== TASK GOAL ==
Your task is to print the material below exactly as presented.

*** DATA SEGMENT

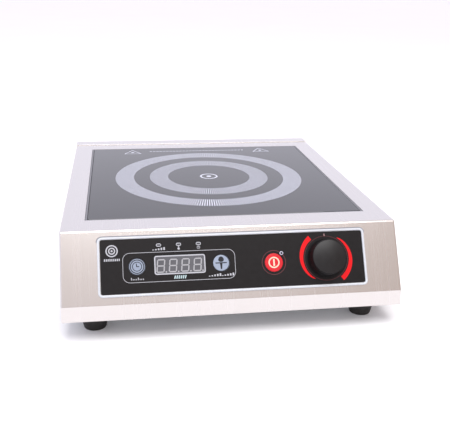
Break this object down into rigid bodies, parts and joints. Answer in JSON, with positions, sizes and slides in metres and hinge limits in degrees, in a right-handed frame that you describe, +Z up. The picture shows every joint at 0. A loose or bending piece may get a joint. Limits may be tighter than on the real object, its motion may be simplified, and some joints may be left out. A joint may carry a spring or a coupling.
{
  "type": "countertop induction hob",
  "caption": "Low stainless countertop induction hob with a square black glass plate, slanted front control panel with display, keys and rotary knob, on rubber feet.",
  "frame": {"origin": "middle of the overall box in X and Y, on the worktop under the feet", "axes": "+X to the user's right, +Y to the rear, +Z up; the control panel faces -Y"},
  "size_m": [0.33, 0.4106, 0.0998],
  "materials": {
    "stainless": "fine brushed, satin",
    "galvanised": "galvanised sheet, dull",
    "glass_ceramic": "polished black glass ceramic",
    "silicone_seal": "matt",
    "bezel": "glossy moulded",
    "panel_overlay": "satin printed film",
    "smoked_window": "glossy translucent",
    "lamp_lens": "clear moulded",
    "key_grey": "satin moulded",
    "key_red": "satin moulded",
    "black_plastic": "fine matt texture",
    "foot_rubber": "matt moulded",
    "plated_steel": "zinc plated",
    "copper": "enamelled copper litz",
    "ferrite": "sintered, matt",
    "mica": "pressed sheet",
    "circuit_board": "solder mask",
    "aluminium": "extruded",
    "epoxy": "moulded epoxy",
    "film_capacitor": "cast resin box",
    "white_ceramic": "unglazed"
  },
  "bodies": {
    "case": {"base_pan": "galvanised", "bridge_rectifier": "epoxy", "cable_gland": "black_plastic", "coil_carrier": "black_plastic", "coil_post_1": "galvanised", "coil_post_2": "galvanised", "coil_post_3": "galvanised", "coil_post_4": "galvanised", "coil_winding": "copper", "control_board": "circuit_board", "dc_link_capacitor": "film_capacitor", "display_window": "smoked_window", "earth_stud": "plated_steel", "encoder_body": "plated_steel", "fan_frame": "black_plastic", "ferrite_bar_1": "ferrite", "ferrite_bar_2": "ferrite", "ferrite_bar_3": "ferrite", "ferrite_bar_4": "ferrite", "ferrite_bar_5": "ferrite", "ferrite_bar_6": "ferrite", "filter_choke": "copper", "foot_front_left": "foot_rubber", "foot_front_right": "foot_rubber", "foot_rear_left": "foot_rubber", "foot_rear_right": "foot_rubber", "foot_screw_front_left": "plated_steel", "foot_screw_front_right": "plated_steel", "foot_screw_rear_left": "plated_steel", "foot_screw_rear_right": "plated_steel", "gland_nut": "black_plastic", "glass_plate": "glass_ceramic", "glass_seal": "silicone_seal", "glass_sensor": "white_ceramic", "heatsink": "aluminium", "indicator_celsius": "lamp_lens", "indicator_minutes": "lamp_lens", "indicator_power": "lamp_lens", "indicator_standby": "lamp_lens", "main_board": "circuit_board", "mica_sheet": "mica", "panel_bezel": "bezel", "panel_overlay": "panel_overlay", "power_transistor": "epoxy", "rear_panel": "stainless", "resonance_capacitor": "film_capacitor", "segment_display": "epoxy", "standby_transformer": "film_capacitor", "switch_function": "epoxy", "switch_on_off": "epoxy", "switch_timer": "epoxy", "terminal_block": "white_ceramic", "top_cover": "stainless"},
    "knob": {"knob": "black_plastic", "encoder_shaft": "plated_steel"},
    "timer_key": {"key_timer": "key_grey"},
    "function_key": {"key_function": "key_grey"},
    "on_off_key": {"key_on_off": "key_red"},
    "fan": {"fan_impeller": "black_plastic"}
  },
  "joints": [
    {"name": "knob_turn", "type": "hinge", "parent": "case", "child": "knob", "pos_m": [0.0901, -0.18462, 0.06799], "axis": [0, -0.8721, 0.4893], "continuous": true},
    {"name": "timer_key_press", "type": "slide", "parent": "case", "child": "timer_key", "axis": [0, 0.8721, -0.4893], "range_m": [0, 0.0005], "stiffness_N_per_m": 2000},
    {"name": "function_key_press", "type": "slide", "parent": "case", "child": "function_key", "axis": [0, 0.8721, -0.4893], "range_m": [0, 0.0005], "stiffness_N_per_m": 2000},
    {"name": "on_off_key_press", "type": "slide", "parent": "case", "child": "on_off_key", "axis": [0, 0.8721, -0.4893], "range_m": [0, 0.0005], "stiffness_N_per_m": 2000},
    {"name": "fan_spin", "type": "hinge", "parent": "case", "child": "fan", "pos_m": [-0.05, -0.06722, 0.0363], "axis": [0, 0, 1], "continuous": true}
  ]
}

******

== ANSWER FOR THE TASK ==
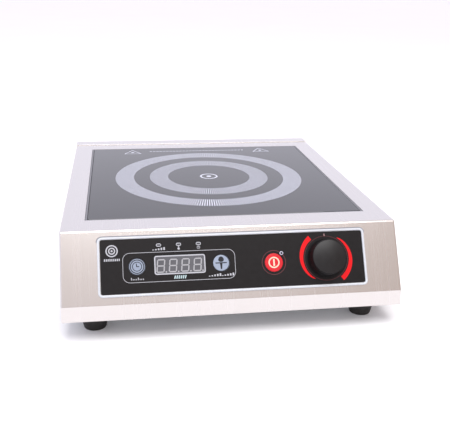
Break this object down into rigid bodies, parts and joints. Answer in JSON, with positions, sizes and slides in metres and hinge limits in degrees, in a right-handed frame that you describe, +Z up. The picture shows every joint at 0. A loose or bending piece may get a joint. Limits may be tighter than on the real object, its motion may be simplified, and some joints may be left out. A joint may carry a spring or a coupling.
{
  "type": "countertop induction hob",
  "caption": "Low stainless countertop induction hob with a square black glass plate, slanted front control panel with display, keys and rotary knob, on rubber feet.",
  "frame": {"origin": "middle of the overall box in X and Y, on the worktop under the feet", "axes": "+X to the user's right, +Y to the rear, +Z up; the control panel faces -Y"},
  "size_m": [0.33, 0.4106, 0.0998],
  "materials": {
    "stainless": "fine brushed, satin",
    "galvanised": "galvanised sheet, dull",
    "glass_ceramic": "polished black glass ceramic",
    "silicone_seal": "matt",
    "bezel": "glossy moulded",
    "panel_overlay": "satin printed film",
    "smoked_window": "glossy translucent",
    "lamp_lens": "clear moulded",
    "key_grey": "satin moulded",
    "key_red": "satin moulded",
    "black_plastic": "fine matt texture",
    "foot_rubber": "matt moulded",
    "plated_steel": "zinc plated",
    "copper": "enamelled copper litz",
    "ferrite": "sintered, matt",
    "mica": "pressed sheet",
    "circuit_board": "solder mask",
    "aluminium": "extruded",
    "epoxy": "moulded epoxy",
    "film_capacitor": "cast resin box",
    "white_ceramic": "unglazed"
  },
  "bodies": {
    "case": {"base_pan": "galvanised", "bridge_rectifier": "epoxy", "cable_gland": "black_plastic", "coil_carrier": "black_plastic", "coil_post_1": "galvanised", "coil_post_2": "galvanised", "coil_post_3": "galvanised", "coil_post_4": "galvanised", "coil_winding": "copper", "control_board": "circuit_board", "dc_link_capacitor": "film_capacitor", "display_window": "smoked_window", "earth_stud": "plated_steel", "encoder_body": "plated_steel", "fan_frame": "black_plastic", "ferrite_bar_1": "ferrite", "ferrite_bar_2": "ferrite", "ferrite_bar_3": "ferrite", "ferrite_bar_4": "ferrite", "ferrite_bar_5": "ferrite", "ferrite_bar_6": "ferrite", "filter_choke": "copper", "foot_front_left": "foot_rubber", "foot_front_right": "foot_rubber", "foot_rear_left": "foot_rubber", "foot_rear_right": "foot_rubber", "foot_screw_front_left": "plated_steel", "foot_screw_front_right": "plated_steel", "foot_screw_rear_left": "plated_steel", "foot_screw_rear_right": "plated_steel", "gland_nut": "black_plastic", "glass_plate": "glass_ceramic", "glass_seal": "silicone_seal", "glass_sensor": "white_ceramic", "heatsink": "aluminium", "indicator_celsius": "lamp_lens", "indicator_minutes": "lamp_lens", "indicator_power": "lamp_lens", "indicator_standby": "lamp_lens", "main_board": "circuit_board", "mica_sheet": "mica", "panel_bezel": "bezel", "panel_overlay": "panel_overlay", "power_transistor": "epoxy", "rear_panel": "stainless", "resonance_capacitor": "film_capacitor", "segment_display": "epoxy", "standby_transformer": "film_capacitor", "switch_function": "epoxy", "switch_on_off": "epoxy", "switch_timer": "epoxy", "terminal_block": "white_ceramic", "top_cover": "stainless"},
    "knob": {"knob": "black_plastic", "encoder_shaft": "plated_steel"},
    "timer_key": {"key_timer": "key_grey"},
    "function_key": {"key_function": "key_grey"},
    "on_off_key": {"key_on_off": "key_red"},
    "fan": {"fan_impeller": "black_plastic"}
  },
  "joints": [
    {"name": "knob_turn", "type": "hinge", "parent": "case", "child": "knob", "pos_m": [0.0901, -0.18462, 0.06799], "axis": [0, -0.8721, 0.4893], "continuous": true},
    {"name": "timer_key_press", "type": "slide", "parent": "case", "child": "timer_key", "axis": [0, 0.8721, -0.4893], "range_m": [0, 0.0005], "stiffness_N_per_m": 2000},
    {"name": "function_key_press", "type": "slide", "parent": "case", "child": "function_key", "axis": [0, 0.8721, -0.4893], "range_m": [0, 0.0005], "stiffness_N_per_m": 2000},
    {"name": "on_off_key_press", "type": "slide", "parent": "case", "child": "on_off_key", "axis": [0, 0.8721, -0.4893], "range_m": [0, 0.0005], "stiffness_N_per_m": 2000},
    {"name": "fan_spin", "type": "hinge", "parent": "case", "child": "fan", "pos_m": [-0.05, -0.06722, 0.0363], "axis": [0, 0, 1], "continuous": true}
  ]
}